Social strains are deepening from rampant corruption and about 30 percent youth unemployment in a self-indulgent country that may have to import oil in two decades. As the monarchy moves to a new generation, the House of Saud will almost have to create a new ruling family from thousands of princes, a contentious process.
Other changes may be de facto. City-states — oases of multiple identities like Baghdad, well-armed enclaves like Misurata, Libya’s third largest city, or homogeneous zones like Jabal al-Druze in southern Syria — might make a comeback, even if technically inside countries.
A century after the British adventurer-cum-diplomat Sir Mark Sykes and the French envoy François Georges-Picot carved up the region, nationalism is rooted in varying degrees in countries initially defined by imperial tastes and trade rather than logic. The question now is whether nationalism is stronger than older sources of identity during conflict or tough transitions.

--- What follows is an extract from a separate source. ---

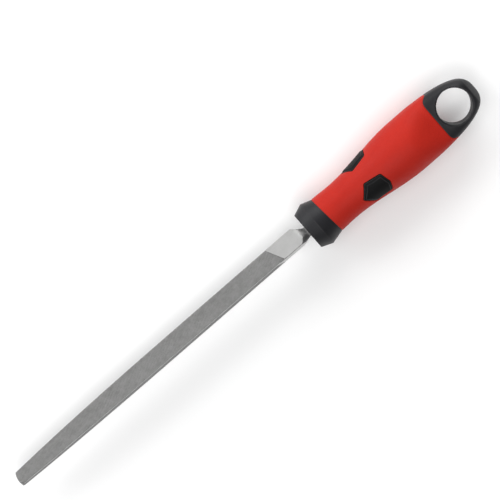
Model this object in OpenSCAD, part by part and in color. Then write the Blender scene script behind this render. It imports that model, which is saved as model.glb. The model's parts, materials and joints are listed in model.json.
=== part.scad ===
// Triangular (three-square) hand file with a moulded two-colour handle.
// X runs along the tool with the tip at +X, and the hang hole's axis is vertical.

/* [File blade] */
// Length of the blade from its tip to the start of the heel shoulder
file_len = 200; // [150:5:250]
// Distance from the blade's axis to each of its three edges
file_r = 7.4; // [6.5:0.1:8.2]
// How much closer the edges come to the axis at the tip
tip_shrink = 2.2; // [1:0.1:3]
// Length over which the blade tapers towards the tip
taper_len = 121; // [80:1:140]
// Width of the flat along each edge
edge_flat = 0.4; // [0.2:0.1:0.8]
// Radius of the domed tip
tip_dome = 9; // [8:0.1:20]
// Turn of the blade in the handle, away from in line with the pads
blade_roll = -13.5; // [-15:0.5:15]

/* [Tang] */
// Length of tang that shows between the shoulder and the collar
tang_show = 6.5; // [5:0.1:9]
// Side of the square tang at the collar
tang_side = 4.7; // [4:0.1:5]
// Turn of the tang from the blade's upper side
tang_roll = -5; // [-10:0.5:10]
// How softly the shoulder runs into the tang
tang_melt = 1.6; // [0.4:0.1:2.4]
// Side of the square tang at its far end
tang_tip = 2.6; // [2:0.1:3.5]
// Length of tang inside the handle
tang_seat = 56; // [40:1:58]
// Clearance between each side of the tang and its socket
tang_fit = 0.05; // [0.03:0.01:0.1]

/* [Handle body] */
// Length of the handle
handle_len = 119.2; // [110:0.1:130]
// Radius at the neck, where the first finger sits
neck_r = 11.45; // [10:0.05:12.5]
// Distance of the neck behind the collar's front face
neck_at = 24.4; // [20:0.1:28]
// Largest radius, in the palm
belly_r = 15.9; // [14:0.05:17]
// Distance of the largest radius behind the collar's front face
belly_at = 71.4; // [66:0.1:76]
// Thickness of the soft sleeve over the rigid core
skin = 2.6; // [2:0.1:3]

/* [Collar] */
// Radius of the collar's front face
collar_front_r = 11.1; // [10:0.1:12]
// Radius of the collar's rim
collar_rim_r = 13.8; // [12.5:0.1:14]
// Distance of the rim behind the front face
collar_rim_at = 6.4; // [4:0.1:8]
// Radius of the collar where it meets the sleeve
collar_rear_r = 11.7; // [11.5:0.1:12.2]
// Length of the collar on the axis
collar_len = 13.6; // [11:0.1:14]
// Slant of the joint between collar and sleeve
collar_rake = 5; // [0:0.5:6]
// Thickness of the collar's front wall
collar_wall = 3; // [2:0.5:4]

/* [Pads] */
// Distance of each pad's front point behind the collar's front face
pad_at = 33.8; // [32:0.1:38]
// Length of a pad
pad_len = 17.6; // [14:0.1:18]
// Width of a pad at its widest
pad_w = 14.2; // [12:0.1:15]
// Height of a pad above the sleeve
pad_proud = 0.4; // [0.2:0.1:0.8]
// Width of the groove around a pad
pad_gap = 0.2; // [0.15:0.05:0.4]

/* [End loop] */
// Distance of the loop's front edge behind the collar's front face
loop_at = 91.6; // [90:0.1:93]
// How far that edge turns back at the sides
loop_bow = 4.8; // [0:0.1:6]
// Half of the loop's thickness
loop_half_t = 8.5; // [7:0.1:9]
// Diameter of the hang hole
hang_d = 20; // [14:0.5:20]
// Distance of the hang hole behind the collar's front face
hang_at = 104.2; // [103:0.1:105]
// Chamfer around the hang hole
hang_chamfer = 1; // [0.5:0.1:1.5]

/* [Hidden] */
$fn = 96;

// The parts are drawn with the collar's front face at x = 0 and the tool's axis at z = 0.
tip_x = tang_show + file_len;
centre_x = (handle_len - tip_x) / 2;

// The soft sleeve starts a little proud of the collar
sleeve_step = 0.1;
// The rigid core's nose fills the collar, and its shoulder is just inside the sleeve
nose_r = 8;
nose_end = collar_len + 1.1;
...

Syrians like to claim that nationalism will prevail whenever the war ends. The problem is that Syria now has multiple nationalisms. “Cleansing” is a growing problem. And guns exacerbate differences. Sectarian strife generally is now territorializing the split between Sunnis and Shiites in ways not seen in the modern Middle East.
But other factors could keep the Middle East from fraying — good governance, decent services and security, fair justice, jobs and equitably shared resources, or even a common enemy. Countries are effectively mini-alliances. But those factors seem far off in the Arab world. And the longer Syria’s war rages on, the greater the instability and dangers for the whole region.
Robin Wright is the author of “Rock the Casbah: Rage and Rebellion Across the Islamic World” and a distinguished scholar at the United States Institute of Peace and the Wilson Center.